Work instructions: Starting at the line containing "Write the Blender", copy each line exactly, ending with the line containing "LEAN = (-0.35, 0.35)". Leave out everything else.

Exercise material:
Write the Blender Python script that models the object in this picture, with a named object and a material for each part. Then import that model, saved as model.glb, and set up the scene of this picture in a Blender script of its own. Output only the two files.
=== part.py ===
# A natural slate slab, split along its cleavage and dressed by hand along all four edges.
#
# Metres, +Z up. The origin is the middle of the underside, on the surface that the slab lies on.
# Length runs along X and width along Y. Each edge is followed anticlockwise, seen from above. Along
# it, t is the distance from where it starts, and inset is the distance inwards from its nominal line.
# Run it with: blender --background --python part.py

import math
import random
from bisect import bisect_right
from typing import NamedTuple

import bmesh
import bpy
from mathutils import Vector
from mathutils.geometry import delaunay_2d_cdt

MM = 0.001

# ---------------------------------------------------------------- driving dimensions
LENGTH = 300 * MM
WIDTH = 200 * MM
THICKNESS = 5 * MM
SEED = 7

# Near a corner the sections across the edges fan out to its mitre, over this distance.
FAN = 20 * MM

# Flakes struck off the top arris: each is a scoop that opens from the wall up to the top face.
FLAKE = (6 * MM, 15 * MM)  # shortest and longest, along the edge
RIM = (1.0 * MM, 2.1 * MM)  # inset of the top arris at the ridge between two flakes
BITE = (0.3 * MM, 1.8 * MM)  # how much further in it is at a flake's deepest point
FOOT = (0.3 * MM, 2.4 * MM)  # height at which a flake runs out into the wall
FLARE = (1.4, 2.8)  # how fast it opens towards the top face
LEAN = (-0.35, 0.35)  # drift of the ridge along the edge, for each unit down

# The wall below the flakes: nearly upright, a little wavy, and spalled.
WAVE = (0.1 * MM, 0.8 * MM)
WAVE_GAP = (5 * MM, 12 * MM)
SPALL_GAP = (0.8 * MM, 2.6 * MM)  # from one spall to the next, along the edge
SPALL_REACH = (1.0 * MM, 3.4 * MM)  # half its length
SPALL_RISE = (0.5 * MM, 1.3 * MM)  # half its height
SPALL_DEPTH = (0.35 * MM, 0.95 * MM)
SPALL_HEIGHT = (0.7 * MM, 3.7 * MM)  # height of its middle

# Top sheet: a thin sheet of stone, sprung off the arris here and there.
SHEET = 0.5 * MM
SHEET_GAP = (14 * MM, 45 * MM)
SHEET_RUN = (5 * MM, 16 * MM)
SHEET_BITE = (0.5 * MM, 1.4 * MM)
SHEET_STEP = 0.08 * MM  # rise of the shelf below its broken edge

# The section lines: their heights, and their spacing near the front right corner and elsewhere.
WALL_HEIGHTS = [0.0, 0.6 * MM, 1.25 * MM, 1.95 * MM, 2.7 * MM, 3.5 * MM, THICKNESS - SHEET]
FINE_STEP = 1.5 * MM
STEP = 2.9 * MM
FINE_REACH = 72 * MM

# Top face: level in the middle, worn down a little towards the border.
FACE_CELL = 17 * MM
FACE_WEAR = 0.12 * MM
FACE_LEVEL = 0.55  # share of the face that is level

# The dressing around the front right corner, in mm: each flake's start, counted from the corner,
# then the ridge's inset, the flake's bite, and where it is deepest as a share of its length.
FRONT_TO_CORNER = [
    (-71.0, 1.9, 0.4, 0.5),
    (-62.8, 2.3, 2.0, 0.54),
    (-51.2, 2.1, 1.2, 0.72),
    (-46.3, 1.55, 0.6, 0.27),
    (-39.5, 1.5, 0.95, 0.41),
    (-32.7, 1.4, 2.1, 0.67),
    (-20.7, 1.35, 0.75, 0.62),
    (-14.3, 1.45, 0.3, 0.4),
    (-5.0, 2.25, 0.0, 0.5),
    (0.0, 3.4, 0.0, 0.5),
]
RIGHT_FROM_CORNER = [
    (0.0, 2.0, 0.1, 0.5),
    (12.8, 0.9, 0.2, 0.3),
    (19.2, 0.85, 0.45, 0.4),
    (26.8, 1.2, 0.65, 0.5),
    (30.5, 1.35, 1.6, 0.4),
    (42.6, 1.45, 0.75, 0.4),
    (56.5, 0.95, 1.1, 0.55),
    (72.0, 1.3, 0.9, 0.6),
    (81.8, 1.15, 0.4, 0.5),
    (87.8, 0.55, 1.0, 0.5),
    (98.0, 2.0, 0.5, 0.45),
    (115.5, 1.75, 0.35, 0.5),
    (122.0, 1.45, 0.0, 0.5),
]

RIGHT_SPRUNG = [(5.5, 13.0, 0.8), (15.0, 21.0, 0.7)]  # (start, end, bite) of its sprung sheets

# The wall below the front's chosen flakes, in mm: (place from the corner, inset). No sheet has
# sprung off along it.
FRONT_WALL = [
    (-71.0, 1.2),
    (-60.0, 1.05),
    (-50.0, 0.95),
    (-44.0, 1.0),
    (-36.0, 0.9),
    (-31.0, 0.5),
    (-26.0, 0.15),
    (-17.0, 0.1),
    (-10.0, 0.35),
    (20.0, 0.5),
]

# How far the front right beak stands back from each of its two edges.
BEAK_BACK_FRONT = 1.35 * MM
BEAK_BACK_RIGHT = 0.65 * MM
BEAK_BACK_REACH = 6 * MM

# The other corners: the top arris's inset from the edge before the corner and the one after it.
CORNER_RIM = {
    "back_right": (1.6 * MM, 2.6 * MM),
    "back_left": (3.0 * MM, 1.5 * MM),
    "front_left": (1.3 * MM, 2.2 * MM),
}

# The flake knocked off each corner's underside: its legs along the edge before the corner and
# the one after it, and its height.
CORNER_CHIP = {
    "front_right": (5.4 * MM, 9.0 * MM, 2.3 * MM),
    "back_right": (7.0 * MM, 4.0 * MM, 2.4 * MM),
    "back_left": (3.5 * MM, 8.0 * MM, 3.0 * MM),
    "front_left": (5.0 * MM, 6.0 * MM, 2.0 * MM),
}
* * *
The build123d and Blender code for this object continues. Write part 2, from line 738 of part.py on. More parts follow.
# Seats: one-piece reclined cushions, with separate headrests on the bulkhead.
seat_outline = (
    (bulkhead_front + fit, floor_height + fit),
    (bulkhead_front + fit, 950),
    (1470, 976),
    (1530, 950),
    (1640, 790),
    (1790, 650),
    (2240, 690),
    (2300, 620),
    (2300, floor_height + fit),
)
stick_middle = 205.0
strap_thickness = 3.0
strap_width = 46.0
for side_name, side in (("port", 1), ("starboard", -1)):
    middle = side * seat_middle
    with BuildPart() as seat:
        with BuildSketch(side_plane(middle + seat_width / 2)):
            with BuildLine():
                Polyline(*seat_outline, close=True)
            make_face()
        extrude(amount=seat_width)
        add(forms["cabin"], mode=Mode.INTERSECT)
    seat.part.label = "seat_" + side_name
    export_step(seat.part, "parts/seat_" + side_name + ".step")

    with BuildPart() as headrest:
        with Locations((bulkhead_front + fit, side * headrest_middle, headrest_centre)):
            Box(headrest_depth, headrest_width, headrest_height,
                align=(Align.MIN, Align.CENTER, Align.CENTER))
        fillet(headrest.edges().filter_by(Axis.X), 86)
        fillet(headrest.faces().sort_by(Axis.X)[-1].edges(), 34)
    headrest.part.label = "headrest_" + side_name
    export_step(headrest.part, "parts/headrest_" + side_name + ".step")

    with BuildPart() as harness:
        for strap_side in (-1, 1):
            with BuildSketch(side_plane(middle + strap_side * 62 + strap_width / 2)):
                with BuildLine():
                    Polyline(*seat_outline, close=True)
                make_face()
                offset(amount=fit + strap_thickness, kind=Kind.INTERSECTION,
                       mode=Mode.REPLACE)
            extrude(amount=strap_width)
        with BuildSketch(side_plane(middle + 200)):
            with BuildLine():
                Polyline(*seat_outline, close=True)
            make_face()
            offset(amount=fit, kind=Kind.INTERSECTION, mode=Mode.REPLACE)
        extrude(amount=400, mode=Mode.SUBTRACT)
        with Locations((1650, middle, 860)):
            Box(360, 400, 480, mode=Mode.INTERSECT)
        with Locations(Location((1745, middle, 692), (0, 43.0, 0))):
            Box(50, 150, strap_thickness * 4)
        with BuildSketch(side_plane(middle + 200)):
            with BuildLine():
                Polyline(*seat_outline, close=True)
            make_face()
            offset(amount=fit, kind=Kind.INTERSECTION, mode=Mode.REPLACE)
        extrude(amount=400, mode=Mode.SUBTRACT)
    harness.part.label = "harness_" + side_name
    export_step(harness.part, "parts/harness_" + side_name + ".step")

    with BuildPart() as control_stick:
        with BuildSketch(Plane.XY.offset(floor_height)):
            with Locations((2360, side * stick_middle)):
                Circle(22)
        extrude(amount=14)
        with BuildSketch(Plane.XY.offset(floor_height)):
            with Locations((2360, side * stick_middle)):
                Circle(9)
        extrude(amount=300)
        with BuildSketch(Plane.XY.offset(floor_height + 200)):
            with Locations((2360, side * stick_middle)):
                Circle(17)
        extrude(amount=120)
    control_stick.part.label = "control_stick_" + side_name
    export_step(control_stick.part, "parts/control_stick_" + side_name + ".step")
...
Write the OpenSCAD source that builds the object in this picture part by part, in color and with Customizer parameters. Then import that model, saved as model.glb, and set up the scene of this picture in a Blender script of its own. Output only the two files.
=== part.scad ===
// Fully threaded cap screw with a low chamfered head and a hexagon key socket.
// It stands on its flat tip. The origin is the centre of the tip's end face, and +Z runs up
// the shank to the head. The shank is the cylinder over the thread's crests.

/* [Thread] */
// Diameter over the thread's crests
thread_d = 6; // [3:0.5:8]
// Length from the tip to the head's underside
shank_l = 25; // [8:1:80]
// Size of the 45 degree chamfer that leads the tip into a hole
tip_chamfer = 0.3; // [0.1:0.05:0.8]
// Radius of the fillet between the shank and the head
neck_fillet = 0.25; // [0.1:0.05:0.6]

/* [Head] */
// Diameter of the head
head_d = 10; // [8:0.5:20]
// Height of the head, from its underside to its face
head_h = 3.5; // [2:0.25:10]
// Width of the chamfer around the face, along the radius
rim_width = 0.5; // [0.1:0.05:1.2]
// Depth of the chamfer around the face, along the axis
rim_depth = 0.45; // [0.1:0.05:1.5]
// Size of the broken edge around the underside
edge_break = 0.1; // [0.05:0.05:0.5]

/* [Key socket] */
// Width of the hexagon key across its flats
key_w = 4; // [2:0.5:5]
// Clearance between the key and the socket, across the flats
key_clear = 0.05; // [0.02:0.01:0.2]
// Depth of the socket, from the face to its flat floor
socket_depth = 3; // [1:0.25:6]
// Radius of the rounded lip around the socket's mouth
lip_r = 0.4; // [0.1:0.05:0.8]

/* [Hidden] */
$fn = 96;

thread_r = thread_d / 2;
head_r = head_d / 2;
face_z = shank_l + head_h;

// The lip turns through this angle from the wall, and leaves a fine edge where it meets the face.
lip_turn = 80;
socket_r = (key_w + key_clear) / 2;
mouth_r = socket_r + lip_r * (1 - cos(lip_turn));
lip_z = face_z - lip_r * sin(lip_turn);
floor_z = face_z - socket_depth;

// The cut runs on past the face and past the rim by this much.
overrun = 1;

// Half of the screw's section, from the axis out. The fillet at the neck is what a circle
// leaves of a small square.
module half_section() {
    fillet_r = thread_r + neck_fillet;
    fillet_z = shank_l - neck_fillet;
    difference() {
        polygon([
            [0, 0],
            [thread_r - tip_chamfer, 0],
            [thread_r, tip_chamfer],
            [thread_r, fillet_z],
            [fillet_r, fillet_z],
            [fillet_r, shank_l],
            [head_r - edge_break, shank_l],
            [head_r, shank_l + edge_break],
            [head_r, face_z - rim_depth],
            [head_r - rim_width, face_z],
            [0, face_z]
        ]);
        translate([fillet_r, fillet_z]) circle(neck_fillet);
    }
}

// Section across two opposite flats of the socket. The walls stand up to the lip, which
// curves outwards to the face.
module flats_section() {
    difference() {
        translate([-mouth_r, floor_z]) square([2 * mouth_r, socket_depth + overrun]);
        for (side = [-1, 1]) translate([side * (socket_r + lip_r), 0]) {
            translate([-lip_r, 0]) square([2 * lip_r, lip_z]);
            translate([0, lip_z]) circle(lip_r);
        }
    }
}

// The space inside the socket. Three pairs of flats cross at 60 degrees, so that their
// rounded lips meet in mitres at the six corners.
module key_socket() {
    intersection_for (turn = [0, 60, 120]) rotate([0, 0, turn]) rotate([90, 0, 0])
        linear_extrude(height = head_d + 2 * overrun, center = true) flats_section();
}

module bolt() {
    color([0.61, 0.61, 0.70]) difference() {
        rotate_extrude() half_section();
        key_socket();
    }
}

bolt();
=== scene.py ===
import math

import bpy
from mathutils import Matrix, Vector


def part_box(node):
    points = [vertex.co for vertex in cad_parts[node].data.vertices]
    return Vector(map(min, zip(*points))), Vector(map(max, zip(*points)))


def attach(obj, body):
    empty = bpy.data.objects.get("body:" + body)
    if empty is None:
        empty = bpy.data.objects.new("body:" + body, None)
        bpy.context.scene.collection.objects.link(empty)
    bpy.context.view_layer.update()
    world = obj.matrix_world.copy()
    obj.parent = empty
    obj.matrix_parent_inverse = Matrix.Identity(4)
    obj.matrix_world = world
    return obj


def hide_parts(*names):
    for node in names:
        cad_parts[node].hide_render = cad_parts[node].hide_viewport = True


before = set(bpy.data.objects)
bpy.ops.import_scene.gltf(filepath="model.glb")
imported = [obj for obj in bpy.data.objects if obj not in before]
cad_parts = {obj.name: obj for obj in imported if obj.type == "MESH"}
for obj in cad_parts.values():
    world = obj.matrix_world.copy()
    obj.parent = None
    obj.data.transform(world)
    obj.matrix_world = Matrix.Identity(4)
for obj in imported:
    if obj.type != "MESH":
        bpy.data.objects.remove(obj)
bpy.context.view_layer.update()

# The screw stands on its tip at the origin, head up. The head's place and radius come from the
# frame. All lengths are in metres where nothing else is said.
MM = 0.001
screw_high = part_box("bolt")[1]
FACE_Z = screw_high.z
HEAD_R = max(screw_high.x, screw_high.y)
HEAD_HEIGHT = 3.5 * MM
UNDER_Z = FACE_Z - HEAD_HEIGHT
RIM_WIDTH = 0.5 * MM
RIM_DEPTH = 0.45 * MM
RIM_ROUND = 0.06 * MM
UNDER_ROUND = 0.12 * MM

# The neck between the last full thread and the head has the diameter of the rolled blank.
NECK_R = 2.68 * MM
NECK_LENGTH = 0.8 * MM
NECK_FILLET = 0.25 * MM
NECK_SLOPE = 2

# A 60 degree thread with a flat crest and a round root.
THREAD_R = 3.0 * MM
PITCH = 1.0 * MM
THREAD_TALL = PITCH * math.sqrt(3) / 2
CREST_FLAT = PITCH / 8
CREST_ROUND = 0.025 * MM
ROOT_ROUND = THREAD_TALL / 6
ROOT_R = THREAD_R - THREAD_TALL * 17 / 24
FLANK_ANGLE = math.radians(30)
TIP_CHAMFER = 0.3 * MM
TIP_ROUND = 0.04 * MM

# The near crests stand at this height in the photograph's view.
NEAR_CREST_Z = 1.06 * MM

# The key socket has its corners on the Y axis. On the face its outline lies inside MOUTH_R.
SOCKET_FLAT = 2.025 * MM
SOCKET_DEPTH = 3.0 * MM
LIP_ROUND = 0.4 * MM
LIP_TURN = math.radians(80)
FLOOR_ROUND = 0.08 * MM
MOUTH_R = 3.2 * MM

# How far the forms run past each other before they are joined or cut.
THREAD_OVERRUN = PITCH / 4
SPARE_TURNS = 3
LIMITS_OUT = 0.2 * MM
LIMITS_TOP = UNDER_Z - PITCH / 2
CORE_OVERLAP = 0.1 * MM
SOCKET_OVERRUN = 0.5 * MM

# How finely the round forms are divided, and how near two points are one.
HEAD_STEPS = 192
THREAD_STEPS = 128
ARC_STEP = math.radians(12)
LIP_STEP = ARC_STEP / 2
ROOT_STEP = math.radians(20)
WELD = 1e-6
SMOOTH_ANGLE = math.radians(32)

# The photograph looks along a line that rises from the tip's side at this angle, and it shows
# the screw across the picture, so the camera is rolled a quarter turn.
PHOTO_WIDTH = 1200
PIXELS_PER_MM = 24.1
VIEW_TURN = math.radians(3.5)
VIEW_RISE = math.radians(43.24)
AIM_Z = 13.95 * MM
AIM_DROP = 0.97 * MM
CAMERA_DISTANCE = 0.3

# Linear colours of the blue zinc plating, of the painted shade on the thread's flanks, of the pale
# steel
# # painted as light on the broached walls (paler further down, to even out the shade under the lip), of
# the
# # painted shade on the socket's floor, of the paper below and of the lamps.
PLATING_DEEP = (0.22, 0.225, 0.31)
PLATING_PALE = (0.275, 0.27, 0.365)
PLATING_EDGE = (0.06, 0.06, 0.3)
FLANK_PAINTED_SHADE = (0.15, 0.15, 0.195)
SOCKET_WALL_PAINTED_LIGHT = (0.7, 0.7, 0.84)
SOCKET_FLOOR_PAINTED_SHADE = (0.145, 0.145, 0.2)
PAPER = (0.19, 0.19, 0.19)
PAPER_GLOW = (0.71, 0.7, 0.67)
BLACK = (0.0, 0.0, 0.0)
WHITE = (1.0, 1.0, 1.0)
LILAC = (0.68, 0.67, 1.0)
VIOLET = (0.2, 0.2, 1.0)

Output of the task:
Write the Blender Python script that models the object in this picture, with a named object and a material for each part. Then import that model, saved as model.glb, and set up the scene of this picture in a Blender script of its own. Output only the two files.
=== part.py ===
# A natural slate slab, split along its cleavage and dressed by hand along all four edges.
#
# Metres, +Z up. The origin is the middle of the underside, on the surface that the slab lies on.
# Length runs along X and width along Y. Each edge is followed anticlockwise, seen from above. Along
# it, t is the distance from where it starts, and inset is the distance inwards from its nominal line.
# Run it with: blender --background --python part.py

import math
import random
from bisect import bisect_right
from typing import NamedTuple

import bmesh
import bpy
from mathutils import Vector
from mathutils.geometry import delaunay_2d_cdt

MM = 0.001

# ---------------------------------------------------------------- driving dimensions
LENGTH = 300 * MM
WIDTH = 200 * MM
THICKNESS = 5 * MM
SEED = 7

# Near a corner the sections across the edges fan out to its mitre, over this distance.
FAN = 20 * MM

# Flakes struck off the top arris: each is a scoop that opens from the wall up to the top face.
FLAKE = (6 * MM, 15 * MM)  # shortest and longest, along the edge
RIM = (1.0 * MM, 2.1 * MM)  # inset of the top arris at the ridge between two flakes
BITE = (0.3 * MM, 1.8 * MM)  # how much further in it is at a flake's deepest point
FOOT = (0.3 * MM, 2.4 * MM)  # height at which a flake runs out into the wall
FLARE = (1.4, 2.8)  # how fast it opens towards the top face
LEAN = (-0.35, 0.35)  # drift of the ridge along the edge, for each unit down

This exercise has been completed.